W swoich ocenach przyrodniczych wymaganych do uzyskania zezwolenia na ścinkę od Skogsstyrelsen, patrzy Sveaskog nie na gatunki istniejące w lesie i nie na ich możliwości do przeżycia prac zrębowych ale na tzw. „struktury”.

To określenie może oznaczać wiele sytuacji, np. przeprowadzenie w danym lesie trzebieży w latach 1980-tych kwalifikuje automatycznie las do cięć końcowych, mimo iż po trzebieży, jak to stwierdziliśmy, przeżyło wiele gatunków chronionych.
Wpierw po przeprowadzeniu cięć końcowych a zwłaszcza później po przygotowaniu gleby pod odnowienia, tworzy się sytuacja niemalże tragiczna dla wielu gatunków, jeżeli chodzi o ich możliwości przeżycia.

Rząd i Sveaskog powinien zmienić zasady działania Sveaskog. Co jest ważniejsze dla kraju: wysoka stopa zysku firmy Sveaskog czy wartości przyrodnicze lub turystyczne lasów, państwowych przecież, firmy Sveaskog?

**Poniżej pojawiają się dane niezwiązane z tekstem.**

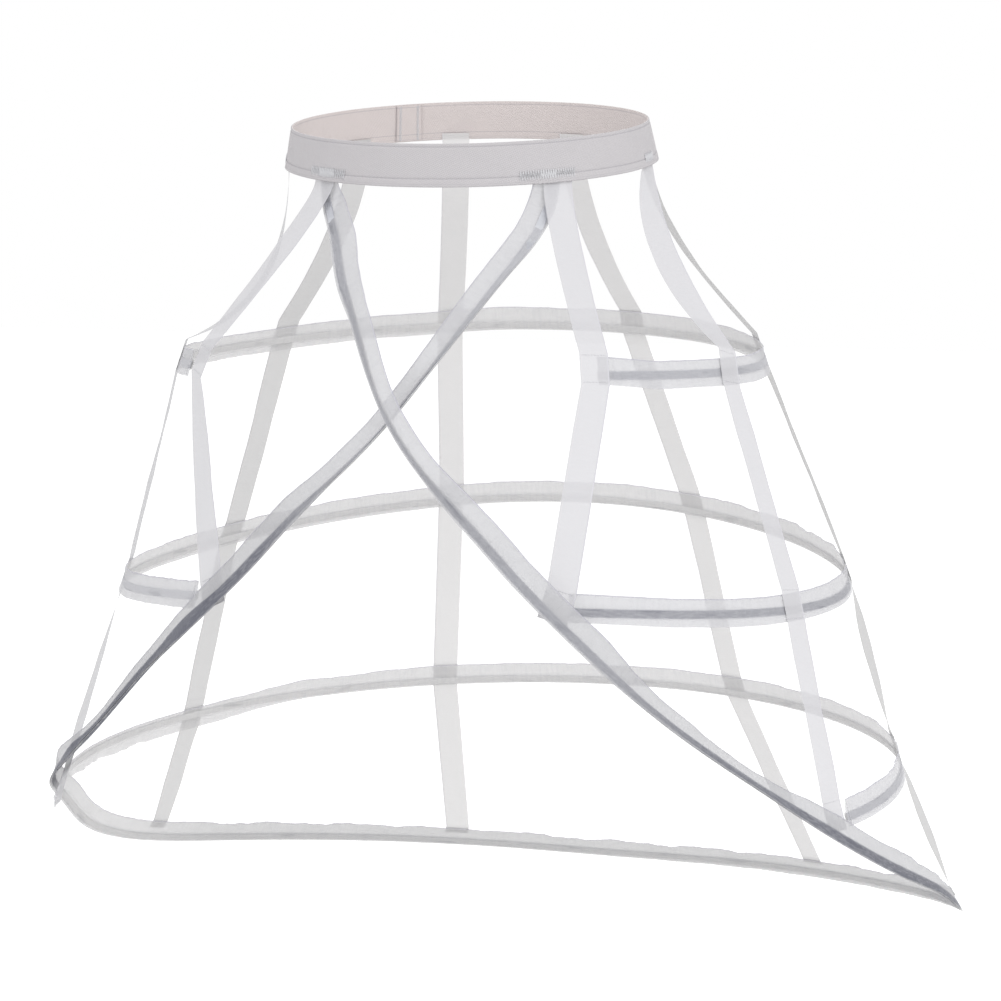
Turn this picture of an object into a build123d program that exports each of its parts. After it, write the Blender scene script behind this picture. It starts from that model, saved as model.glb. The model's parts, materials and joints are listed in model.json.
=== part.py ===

Ta ostatnia uwaga Margarety Wikström pasuje, myślę, jak ulał i do polskich warunków.

Bo istotnie wszystkie konflikty organizacji ochrony przyrody z gospodarką leśną dotyczą tego samego, patrząc oczywiście w dużym uproszczeniu.
Ponieważ mówimy o gospodarce, to na czym możemy zarabiać pieniądze w gospodarce leśnej? Bo chyba nikt rozsądny nie neguje potrzeby istnienia takiej gospodarki?

Szwedzkie organizacje ochrony przyrody należą do tych rozsądnych i ich konflikty ze Sveaskog, Stora Enso czy SCA, aby wymienić tylko najwiekszych powierzchniowo właścicieli leśnych, dotyczą sposobu prowadzenia gospodarki leśnej a nie jej sensu istnienia.

Wydaje mi się, że poza nieliczną grupą ekstremalnie i fundamentalistycznie nastawionych polskich obrońców przyrody, organizacje ochrony przyrody w Polsce działają w podobny sposób.